==== Data ====

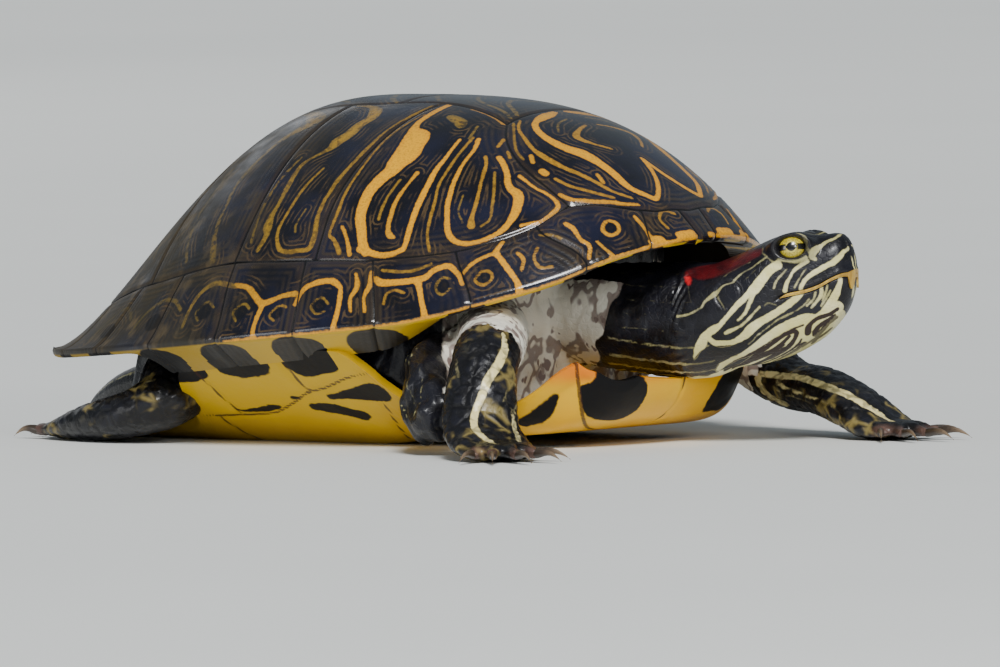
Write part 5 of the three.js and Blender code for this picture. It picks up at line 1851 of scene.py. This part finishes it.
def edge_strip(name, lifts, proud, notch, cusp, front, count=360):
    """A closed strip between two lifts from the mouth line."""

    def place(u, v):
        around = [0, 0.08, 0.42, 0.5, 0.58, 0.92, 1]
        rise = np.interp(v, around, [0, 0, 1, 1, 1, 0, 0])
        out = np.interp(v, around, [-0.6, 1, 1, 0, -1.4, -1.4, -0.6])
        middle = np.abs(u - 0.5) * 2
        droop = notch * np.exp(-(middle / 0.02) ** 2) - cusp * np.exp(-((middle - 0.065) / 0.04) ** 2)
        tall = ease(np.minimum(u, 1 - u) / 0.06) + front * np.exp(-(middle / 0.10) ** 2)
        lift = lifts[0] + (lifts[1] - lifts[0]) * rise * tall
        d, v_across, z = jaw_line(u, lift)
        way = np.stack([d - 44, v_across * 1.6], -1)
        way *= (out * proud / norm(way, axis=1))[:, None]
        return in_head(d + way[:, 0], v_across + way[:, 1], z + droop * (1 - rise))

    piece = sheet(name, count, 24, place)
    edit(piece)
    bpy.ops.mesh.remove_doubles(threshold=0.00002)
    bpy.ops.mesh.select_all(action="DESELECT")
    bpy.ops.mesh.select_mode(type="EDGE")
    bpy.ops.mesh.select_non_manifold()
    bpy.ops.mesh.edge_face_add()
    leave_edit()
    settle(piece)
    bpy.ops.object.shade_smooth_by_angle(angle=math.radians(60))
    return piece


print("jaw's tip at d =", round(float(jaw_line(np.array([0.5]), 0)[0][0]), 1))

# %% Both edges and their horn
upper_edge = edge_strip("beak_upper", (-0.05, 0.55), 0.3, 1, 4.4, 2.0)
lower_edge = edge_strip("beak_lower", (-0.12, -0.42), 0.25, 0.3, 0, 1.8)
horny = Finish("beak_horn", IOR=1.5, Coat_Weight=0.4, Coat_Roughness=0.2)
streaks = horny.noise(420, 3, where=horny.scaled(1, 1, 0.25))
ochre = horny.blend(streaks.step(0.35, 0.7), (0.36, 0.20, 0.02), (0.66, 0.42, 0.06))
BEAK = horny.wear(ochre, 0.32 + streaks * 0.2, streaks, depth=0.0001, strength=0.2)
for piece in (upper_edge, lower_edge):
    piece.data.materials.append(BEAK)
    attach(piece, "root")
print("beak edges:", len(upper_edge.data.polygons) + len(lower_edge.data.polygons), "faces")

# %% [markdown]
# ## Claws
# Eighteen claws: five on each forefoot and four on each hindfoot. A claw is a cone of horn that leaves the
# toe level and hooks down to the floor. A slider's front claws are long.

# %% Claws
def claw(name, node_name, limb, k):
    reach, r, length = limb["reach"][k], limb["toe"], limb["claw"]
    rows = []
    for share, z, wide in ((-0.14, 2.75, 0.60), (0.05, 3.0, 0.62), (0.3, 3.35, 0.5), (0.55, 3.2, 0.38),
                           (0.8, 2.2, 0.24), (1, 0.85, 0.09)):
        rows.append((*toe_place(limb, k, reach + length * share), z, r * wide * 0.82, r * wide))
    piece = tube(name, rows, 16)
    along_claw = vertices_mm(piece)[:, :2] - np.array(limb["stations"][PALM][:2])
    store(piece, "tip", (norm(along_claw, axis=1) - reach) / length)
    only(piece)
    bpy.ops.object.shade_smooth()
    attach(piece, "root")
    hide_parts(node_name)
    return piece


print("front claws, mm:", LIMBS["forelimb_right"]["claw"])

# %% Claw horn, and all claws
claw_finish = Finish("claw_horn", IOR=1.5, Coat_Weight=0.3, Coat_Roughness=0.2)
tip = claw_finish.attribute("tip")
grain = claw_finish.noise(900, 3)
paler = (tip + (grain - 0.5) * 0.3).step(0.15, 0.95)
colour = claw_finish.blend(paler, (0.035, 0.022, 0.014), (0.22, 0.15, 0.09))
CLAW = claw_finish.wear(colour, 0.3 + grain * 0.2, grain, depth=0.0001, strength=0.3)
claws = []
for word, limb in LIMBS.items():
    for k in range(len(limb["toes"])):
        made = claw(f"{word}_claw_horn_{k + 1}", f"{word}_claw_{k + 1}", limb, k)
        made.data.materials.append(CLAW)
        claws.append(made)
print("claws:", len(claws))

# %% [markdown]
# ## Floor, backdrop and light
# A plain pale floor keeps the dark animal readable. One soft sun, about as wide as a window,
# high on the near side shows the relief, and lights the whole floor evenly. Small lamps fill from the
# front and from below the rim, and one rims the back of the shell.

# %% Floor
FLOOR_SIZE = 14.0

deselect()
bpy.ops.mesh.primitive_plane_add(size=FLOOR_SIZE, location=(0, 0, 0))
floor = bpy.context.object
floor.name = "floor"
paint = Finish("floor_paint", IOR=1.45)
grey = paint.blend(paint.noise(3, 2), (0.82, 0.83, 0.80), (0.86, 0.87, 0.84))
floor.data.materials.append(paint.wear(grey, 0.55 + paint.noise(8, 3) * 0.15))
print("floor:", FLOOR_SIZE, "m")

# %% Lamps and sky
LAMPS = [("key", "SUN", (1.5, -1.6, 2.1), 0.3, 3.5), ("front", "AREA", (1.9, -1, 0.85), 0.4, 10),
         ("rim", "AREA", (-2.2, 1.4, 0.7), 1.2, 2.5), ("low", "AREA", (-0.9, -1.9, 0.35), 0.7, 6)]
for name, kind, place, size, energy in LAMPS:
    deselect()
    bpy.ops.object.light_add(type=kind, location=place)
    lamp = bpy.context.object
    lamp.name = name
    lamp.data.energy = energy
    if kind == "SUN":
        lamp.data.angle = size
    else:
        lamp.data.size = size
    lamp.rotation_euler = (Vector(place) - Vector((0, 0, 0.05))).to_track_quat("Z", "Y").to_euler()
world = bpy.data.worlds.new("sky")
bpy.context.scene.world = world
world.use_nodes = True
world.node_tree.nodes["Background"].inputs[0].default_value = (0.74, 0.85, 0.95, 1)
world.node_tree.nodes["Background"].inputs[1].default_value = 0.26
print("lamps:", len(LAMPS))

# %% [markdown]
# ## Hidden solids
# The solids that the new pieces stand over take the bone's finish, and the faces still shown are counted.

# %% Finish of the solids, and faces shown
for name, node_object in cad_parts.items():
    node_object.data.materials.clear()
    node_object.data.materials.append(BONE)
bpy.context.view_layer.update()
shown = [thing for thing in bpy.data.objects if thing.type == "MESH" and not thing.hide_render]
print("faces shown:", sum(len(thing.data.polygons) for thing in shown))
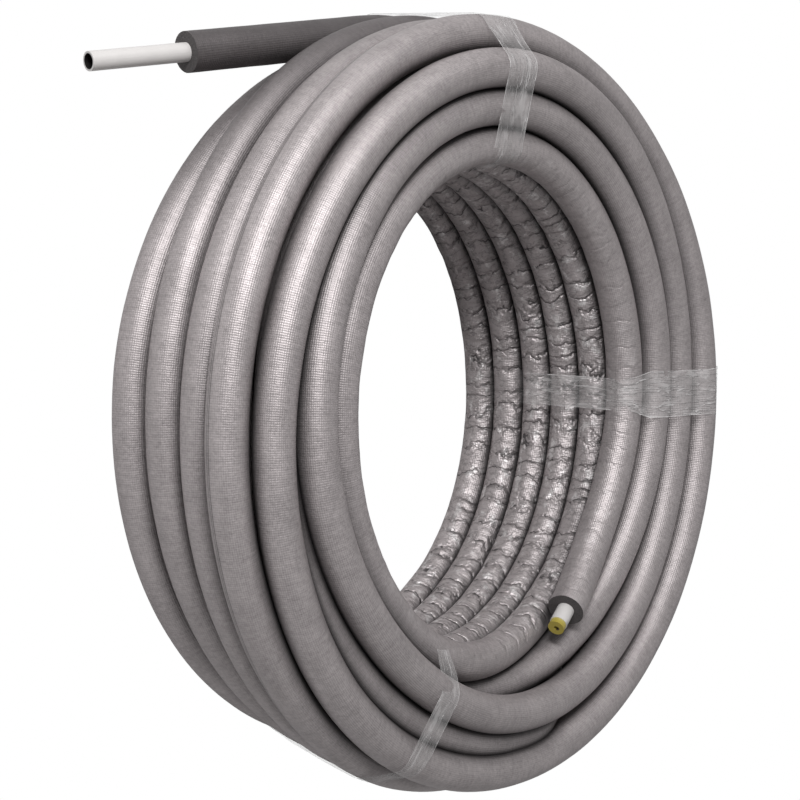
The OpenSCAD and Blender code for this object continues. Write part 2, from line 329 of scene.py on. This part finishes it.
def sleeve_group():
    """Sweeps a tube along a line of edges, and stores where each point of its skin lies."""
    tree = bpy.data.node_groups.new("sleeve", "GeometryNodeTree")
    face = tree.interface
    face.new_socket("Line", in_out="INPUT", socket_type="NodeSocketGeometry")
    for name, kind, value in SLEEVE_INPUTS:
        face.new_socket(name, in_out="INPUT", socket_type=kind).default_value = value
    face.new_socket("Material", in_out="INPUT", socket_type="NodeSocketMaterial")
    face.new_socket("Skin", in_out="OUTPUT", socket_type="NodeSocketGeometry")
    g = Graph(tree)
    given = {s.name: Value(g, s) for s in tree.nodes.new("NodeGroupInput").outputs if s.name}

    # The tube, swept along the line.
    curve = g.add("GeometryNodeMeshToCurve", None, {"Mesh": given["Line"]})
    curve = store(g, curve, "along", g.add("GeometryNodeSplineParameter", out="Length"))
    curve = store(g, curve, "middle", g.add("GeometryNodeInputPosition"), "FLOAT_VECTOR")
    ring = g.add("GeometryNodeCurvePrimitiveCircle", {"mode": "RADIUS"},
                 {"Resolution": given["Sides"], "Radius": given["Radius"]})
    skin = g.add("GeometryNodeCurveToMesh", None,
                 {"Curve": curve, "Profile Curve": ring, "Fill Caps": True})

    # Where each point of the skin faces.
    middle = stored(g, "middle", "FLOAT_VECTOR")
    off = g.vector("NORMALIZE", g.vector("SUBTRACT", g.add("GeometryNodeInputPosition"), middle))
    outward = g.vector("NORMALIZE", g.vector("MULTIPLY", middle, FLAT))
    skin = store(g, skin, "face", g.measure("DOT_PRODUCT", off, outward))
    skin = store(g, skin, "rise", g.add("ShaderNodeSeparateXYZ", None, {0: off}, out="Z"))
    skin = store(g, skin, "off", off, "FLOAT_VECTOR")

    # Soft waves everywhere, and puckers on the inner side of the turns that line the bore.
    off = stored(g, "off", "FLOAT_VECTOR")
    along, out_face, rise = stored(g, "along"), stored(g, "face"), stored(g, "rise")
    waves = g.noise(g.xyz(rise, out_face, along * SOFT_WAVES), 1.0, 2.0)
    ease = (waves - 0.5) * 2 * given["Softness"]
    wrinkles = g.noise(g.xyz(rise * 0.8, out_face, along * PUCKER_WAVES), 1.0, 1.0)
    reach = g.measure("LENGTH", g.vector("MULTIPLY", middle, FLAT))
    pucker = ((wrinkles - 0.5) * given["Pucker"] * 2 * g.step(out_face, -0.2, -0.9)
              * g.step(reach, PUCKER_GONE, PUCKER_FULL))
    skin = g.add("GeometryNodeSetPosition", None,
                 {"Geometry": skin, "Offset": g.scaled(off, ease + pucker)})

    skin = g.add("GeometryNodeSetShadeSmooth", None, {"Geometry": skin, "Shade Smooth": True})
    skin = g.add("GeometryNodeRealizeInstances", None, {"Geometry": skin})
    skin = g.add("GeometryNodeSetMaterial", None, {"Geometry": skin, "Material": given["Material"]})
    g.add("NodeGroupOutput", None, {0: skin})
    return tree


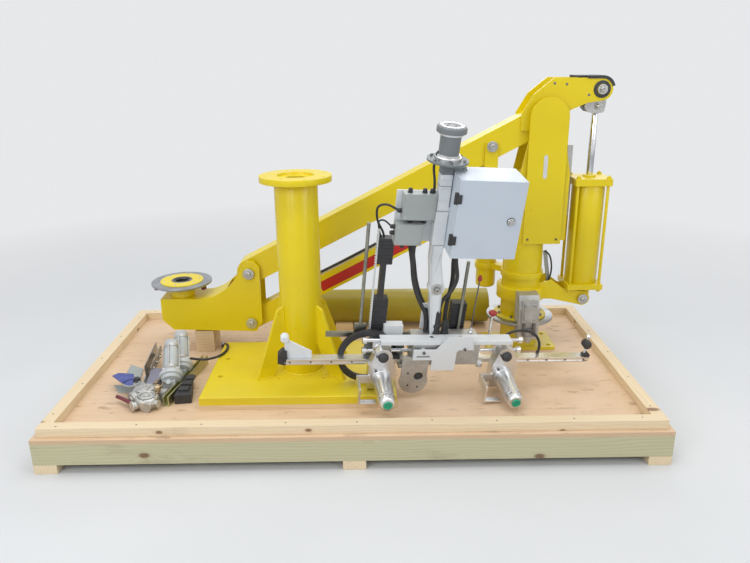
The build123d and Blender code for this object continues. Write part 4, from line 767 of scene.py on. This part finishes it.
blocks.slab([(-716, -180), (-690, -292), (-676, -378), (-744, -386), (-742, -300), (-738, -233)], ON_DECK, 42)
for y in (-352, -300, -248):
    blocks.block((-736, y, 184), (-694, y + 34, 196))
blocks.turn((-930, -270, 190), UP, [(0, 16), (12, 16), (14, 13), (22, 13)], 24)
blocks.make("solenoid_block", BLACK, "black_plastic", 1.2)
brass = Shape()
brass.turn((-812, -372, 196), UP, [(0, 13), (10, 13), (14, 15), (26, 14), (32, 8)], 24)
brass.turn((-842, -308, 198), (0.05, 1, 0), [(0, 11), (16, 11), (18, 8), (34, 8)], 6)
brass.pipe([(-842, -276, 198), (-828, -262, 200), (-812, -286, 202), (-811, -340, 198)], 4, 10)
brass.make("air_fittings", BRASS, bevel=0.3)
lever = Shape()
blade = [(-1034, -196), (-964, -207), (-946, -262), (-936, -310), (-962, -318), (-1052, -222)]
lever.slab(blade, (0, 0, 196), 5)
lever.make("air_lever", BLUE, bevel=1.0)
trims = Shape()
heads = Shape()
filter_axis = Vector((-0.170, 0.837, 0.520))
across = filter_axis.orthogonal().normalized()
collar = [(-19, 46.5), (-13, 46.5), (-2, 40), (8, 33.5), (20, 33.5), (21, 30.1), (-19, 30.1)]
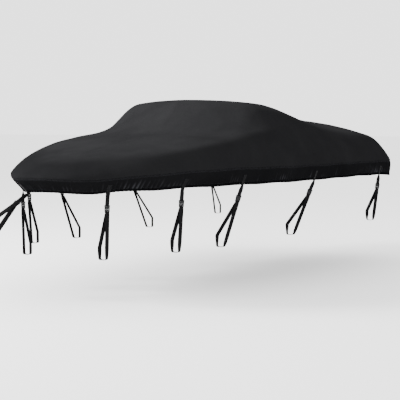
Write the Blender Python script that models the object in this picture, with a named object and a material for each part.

====

What is expected
The lines from the one containing "The OpenSCAD and" to the one containing "Value(g, s) for", both included, are to be extracted exactly; give no other line.

Solution below
The OpenSCAD and Blender code for this object continues. Write part 2, from line 329 of scene.py on. This part finishes it.
def sleeve_group():
    """Sweeps a tube along a line of edges, and stores where each point of its skin lies."""
    tree = bpy.data.node_groups.new("sleeve", "GeometryNodeTree")
    face = tree.interface
    face.new_socket("Line", in_out="INPUT", socket_type="NodeSocketGeometry")
    for name, kind, value in SLEEVE_INPUTS:
        face.new_socket(name, in_out="INPUT", socket_type=kind).default_value = value
    face.new_socket("Material", in_out="INPUT", socket_type="NodeSocketMaterial")
    face.new_socket("Skin", in_out="OUTPUT", socket_type="NodeSocketGeometry")
    g = Graph(tree)
    given = {s.name: Value(g, s) for s in tree.nodes.new("NodeGroupInput").outputs if s.name}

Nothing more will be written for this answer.